In Planetside 2, this is incredibly obvious. I could do the math, in fact I did in a draft of this article, but it’s simply boring. The summary is: The sheer amount of weapons, add-ons and other stuff available and the slow pace in which you gain the “certs” used to unlock them guarantee that with play-time alone, nobody with a job, hobbies or friends will ever get even a solid sub-selection unlocked.
The second big failure of Planetside 2 is the utterly unprofessional way it is being run, at least on the EU servers. In 4 days of playing the game, I have had 2 days where logging in to the game was impossible for hours, with no official announcement of either cause (neither during nor after the downtimes) nor expected duration. Servers can be down, I’ve been running enough of my own to know that no matter how many precautions you take, how much redundancy you have, there’s always something that can trip you up.
What should not happen is lack of communication with your customers. Period.
Other than shopping or other web-services, gaming is an immediate experience. When I sit down to play, I want my game and I want it now. When I can’t buy something at some online shop, I can come back a few hours later, no harm done. Giving me the game a few hours later isn’t going to cut it, I’ll be occupied elsewhere at that time.
This is the prime reason that executives at EA don’t understand why people hate alway-on requirements. And why having your login servers down without telling people why and for how long is one of the worst communications mistakes you can make when you run an online game.
The third reason is the one that the creators can probably do the least about because it’s just a core design issue. The warfare aspect of the game needs success and failure. You need to lose bases and potentially a whole continent (it has 3), but you also need to win them back. It is an endless back-and-forth over the same territory. Forever. Basically, it’s a simulation of the first world war and its trench warfare. You might be playing for a few hours, die a hundred times and kill a hundred enemies, and at the end of it all, the map looks largely the same.
While the game does give you the short (“yeah, I killed that guy”) and medium (“we conquered the base”) rewards, there are no long-term rewards, no sense of closure. You are never “done”. You do not and in fact can not ever actually win or lose. I am not even talking about permanent, game-wide victory or defeat. You can not ever win or lose anything permanently. Once you realize that, there is a feeling of pointlessness.
As I said, this is not a trivial issue that could be changed with a patch. It’s an issue of the game concept itself. In a single-player game, you can complete the game. In a match-based game like Tribes or DOTA, you can win or lose a match. Even in an MMO, you can complete the storyline. Even though you can continue playing (as, in fact, you can in some single-player games), there is a sense of closure, of being done.
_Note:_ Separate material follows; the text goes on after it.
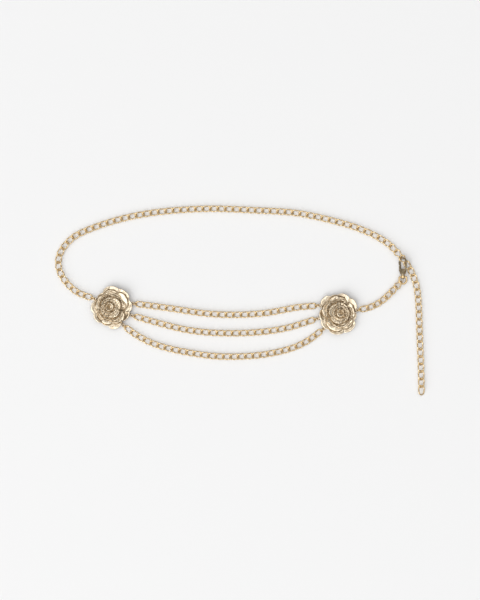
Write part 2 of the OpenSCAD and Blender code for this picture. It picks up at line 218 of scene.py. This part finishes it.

There are elements of this pointlessness, however, that could easily be addressed. For example, unlike most of the games of its kind, Planetside 2 does not give you good death feedback. It tells you who killed you, but not from where. Many times, you die and don’t have a good idea why. You get a name, but that is meaningless. It doesn’t show you the angle you missed, it doesn’t contain a damage breakdown, so you don’t know if investing more in armour could have saved you or your mistake was not inspecting your environment more closely. It does not give you information to make meaning of your death, to learn where you failed and if you can do something about it. In short, dying in the game is frustrating, and much more so than it would have to be.
And these three put together are what makes Planetside 2 so frustrating for me, even though it is a rare example of its kind and its core gameplay is solid. But on the meta-level, it is a pointless grind that randomly fails to be available at all.
And sadly, it wouldn’t have to be like that. That is probably the worst part of it, realizing that it could be so much better.